Exercise: Verbatim output of all the material below is required.
----
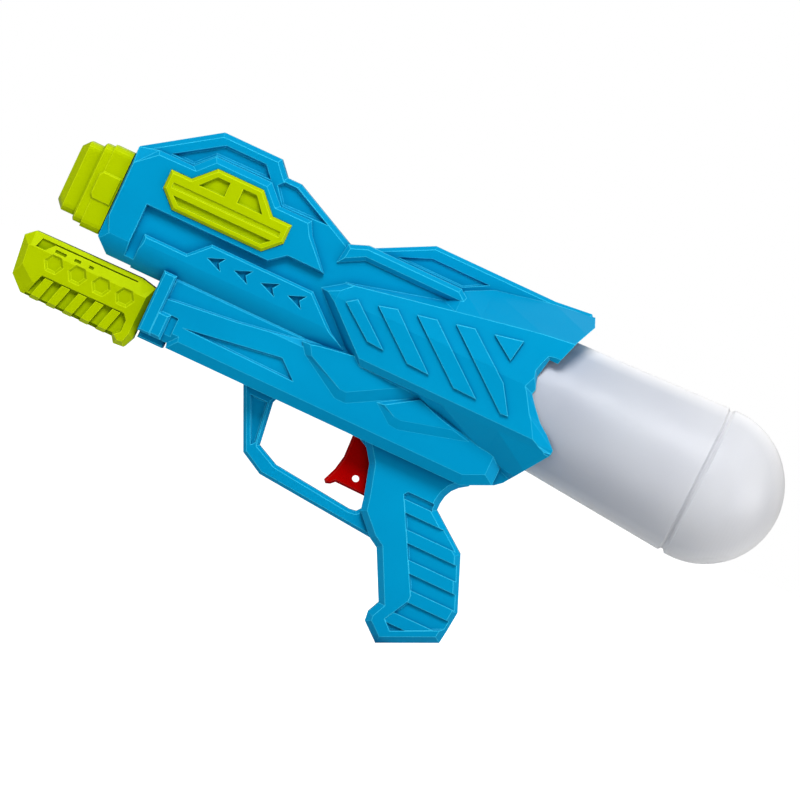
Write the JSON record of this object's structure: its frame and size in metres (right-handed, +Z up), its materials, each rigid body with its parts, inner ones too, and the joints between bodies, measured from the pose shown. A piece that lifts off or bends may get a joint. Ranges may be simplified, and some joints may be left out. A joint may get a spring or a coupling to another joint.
{
  "type": "toy water blaster",
  "caption": "Toy water blaster with a sliding pump handle, a trigger valve and a round-ended screw-on water bottle behind a faceted two-part body",
  "frame": {"origin": "middle of the flat end of the grip, on the seam between the two shells", "axes": "+X to the rear along the barrel, towards the bottle; muzzle towards -X; +Y to the right side; +Z up"},
  "size_m": [0.4005, 0.08, 0.1992],
  "materials": {
    "blue_shell": "moulded, satin",
    "green_trim": "moulded, satin",
    "red_plastic": "moulded, satin",
    "bottle_plastic": "blow moulded, milky",
    "white_plastic": "moulded",
    "grey_plastic": "moulded",
    "black_plastic": "moulded",
    "clear_tube": "extruded, clear",
    "rubber": "moulded",
    "steel": "zinc plated"
  },
  "bodies": {
    "body": {"left_shell": "blue_shell", "right_shell": "blue_shell", "shell_screws": "steel", "left_badge": "green_trim", "right_badge": "green_trim", "nozzle_shroud": "green_trim", "nozzle_tip": "grey_plastic", "barrel_tube": "clear_tube", "delivery_hose": "clear_tube", "pump_cylinder": "white_plastic", "cylinder_gland": "black_plastic", "cylinder_end_cap": "grey_plastic", "check_spring": "steel", "air_hose": "clear_tube", "tank_socket": "black_plastic", "dip_tube": "clear_tube", "dip_filter": "grey_plastic", "outlet_hose": "clear_tube", "valve_body": "grey_plastic", "valve_spring": "steel", "trigger_pin": "steel", "trigger_spring": "steel", "hose_clips": "steel"},
    "pump_handle": {"pump_grip_left": "green_trim", "pump_grip_right": "green_trim", "pump_grip_screws": "steel", "pump_rod": "white_plastic", "rod_pin": "steel", "pump_piston": "black_plastic", "piston_oring": "rubber"},
    "check": {"check_ball": "steel"},
    "neck_seal": {"tank_seal": "rubber"},
    "bottle": {"tank_bottle": "bottle_plastic"},
    "stem": {"valve_stem": "white_plastic", "valve_seal": "rubber"},
    "trigger": {"trigger": "red_plastic"}
  },
  "joints": [
    {"name": "pump_slide", "type": "slide", "parent": "body", "child": "pump_handle", "axis": [-1, 0, 0], "range_m": [0, 0.05]},
    {"name": "trigger_pull", "type": "hinge", "parent": "body", "child": "trigger", "pos_m": [-0.056, 0, 0.093], "axis": [0, -1, 0], "range_deg": [0, 14], "stiffness_Nm_per_rad": 0.4, "springref_deg": -5.73},
    {"name": "stem_lift", "type": "slide", "parent": "body", "child": "stem", "axis": [0, 0, 1], "range_m": [0, 0.002], "deforming": ["valve_spring"]},
    {"name": "check_lift", "type": "slide", "parent": "body", "child": "check", "axis": [0, 0, 1], "range_m": [0, 0.0015], "stiffness_N_per_m": 20, "springref_m": -0.001, "deforming": ["check_spring"]},
    {"name": "tank_advance", "type": "slide", "parent": "body", "child": "neck_seal", "axis": [0.9995, 0, -0.0332], "range_m": [0, 0.0081]},
    {"name": "tank_turn", "type": "hinge", "parent": "neck_seal", "child": "bottle", "pos_m": [0.1015, 0, 0.1345], "axis": [0.9995, 0, -0.0332], "range_deg": [0, 720]}
  ],
  "couplings": [
    {"joint": "stem_lift", "follows": "trigger_pull", "m_per_rad": 0.008},
    {"joint": "tank_advance", "follows": "tank_turn", "m_per_rad": 0.00063662}
  ]
}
----
Task solution:
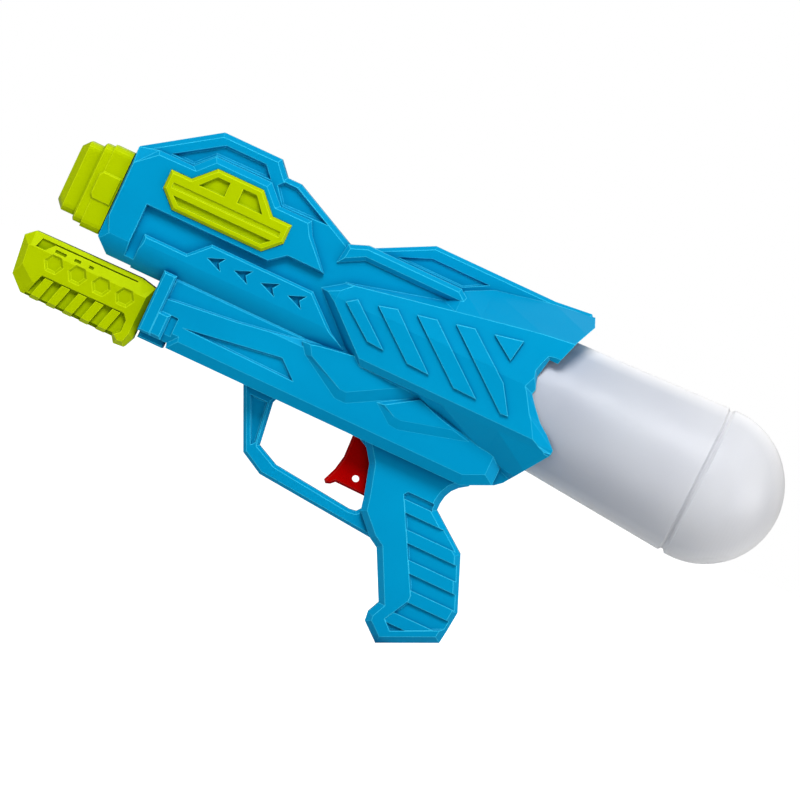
Write the JSON record of this object's structure: its frame and size in metres (right-handed, +Z up), its materials, each rigid body with its parts, inner ones too, and the joints between bodies, measured from the pose shown. A piece that lifts off or bends may get a joint. Ranges may be simplified, and some joints may be left out. A joint may get a spring or a coupling to another joint.
{
  "type": "toy water blaster",
  "caption": "Toy water blaster with a sliding pump handle, a trigger valve and a round-ended screw-on water bottle behind a faceted two-part body",
  "frame": {"origin": "middle of the flat end of the grip, on the seam between the two shells", "axes": "+X to the rear along the barrel, towards the bottle; muzzle towards -X; +Y to the right side; +Z up"},
  "size_m": [0.4005, 0.08, 0.1992],
  "materials": {
    "blue_shell": "moulded, satin",
    "green_trim": "moulded, satin",
    "red_plastic": "moulded, satin",
    "bottle_plastic": "blow moulded, milky",
    "white_plastic": "moulded",
    "grey_plastic": "moulded",
    "black_plastic": "moulded",
    "clear_tube": "extruded, clear",
    "rubber": "moulded",
    "steel": "zinc plated"
  },
  "bodies": {
    "body": {"left_shell": "blue_shell", "right_shell": "blue_shell", "shell_screws": "steel", "left_badge": "green_trim", "right_badge": "green_trim", "nozzle_shroud": "green_trim", "nozzle_tip": "grey_plastic", "barrel_tube": "clear_tube", "delivery_hose": "clear_tube", "pump_cylinder": "white_plastic", "cylinder_gland": "black_plastic", "cylinder_end_cap": "grey_plastic", "check_spring": "steel", "air_hose": "clear_tube", "tank_socket": "black_plastic", "dip_tube": "clear_tube", "dip_filter": "grey_plastic", "outlet_hose": "clear_tube", "valve_body": "grey_plastic", "valve_spring": "steel", "trigger_pin": "steel", "trigger_spring": "steel", "hose_clips": "steel"},
    "pump_handle": {"pump_grip_left": "green_trim", "pump_grip_right": "green_trim", "pump_grip_screws": "steel", "pump_rod": "white_plastic", "rod_pin": "steel", "pump_piston": "black_plastic", "piston_oring": "rubber"},
    "check": {"check_ball": "steel"},
    "neck_seal": {"tank_seal": "rubber"},
    "bottle": {"tank_bottle": "bottle_plastic"},
    "stem": {"valve_stem": "white_plastic", "valve_seal": "rubber"},
    "trigger": {"trigger": "red_plastic"}
  },
  "joints": [
    {"name": "pump_slide", "type": "slide", "parent": "body", "child": "pump_handle", "axis": [-1, 0, 0], "range_m": [0, 0.05]},
    {"name": "trigger_pull", "type": "hinge", "parent": "body", "child": "trigger", "pos_m": [-0.056, 0, 0.093], "axis": [0, -1, 0], "range_deg": [0, 14], "stiffness_Nm_per_rad": 0.4, "springref_deg": -5.73},
    {"name": "stem_lift", "type": "slide", "parent": "body", "child": "stem", "axis": [0, 0, 1], "range_m": [0, 0.002], "deforming": ["valve_spring"]},
    {"name": "check_lift", "type": "slide", "parent": "body", "child": "check", "axis": [0, 0, 1], "range_m": [0, 0.0015], "stiffness_N_per_m": 20, "springref_m": -0.001, "deforming": ["check_spring"]},
    {"name": "tank_advance", "type": "slide", "parent": "body", "child": "neck_seal", "axis": [0.9995, 0, -0.0332], "range_m": [0, 0.0081]},
    {"name": "tank_turn", "type": "hinge", "parent": "neck_seal", "child": "bottle", "pos_m": [0.1015, 0, 0.1345], "axis": [0.9995, 0, -0.0332], "range_deg": [0, 720]}
  ],
  "couplings": [
    {"joint": "stem_lift", "follows": "trigger_pull", "m_per_rad": 0.008},
    {"joint": "tank_advance", "follows": "tank_turn", "m_per_rad": 0.00063662}
  ]
}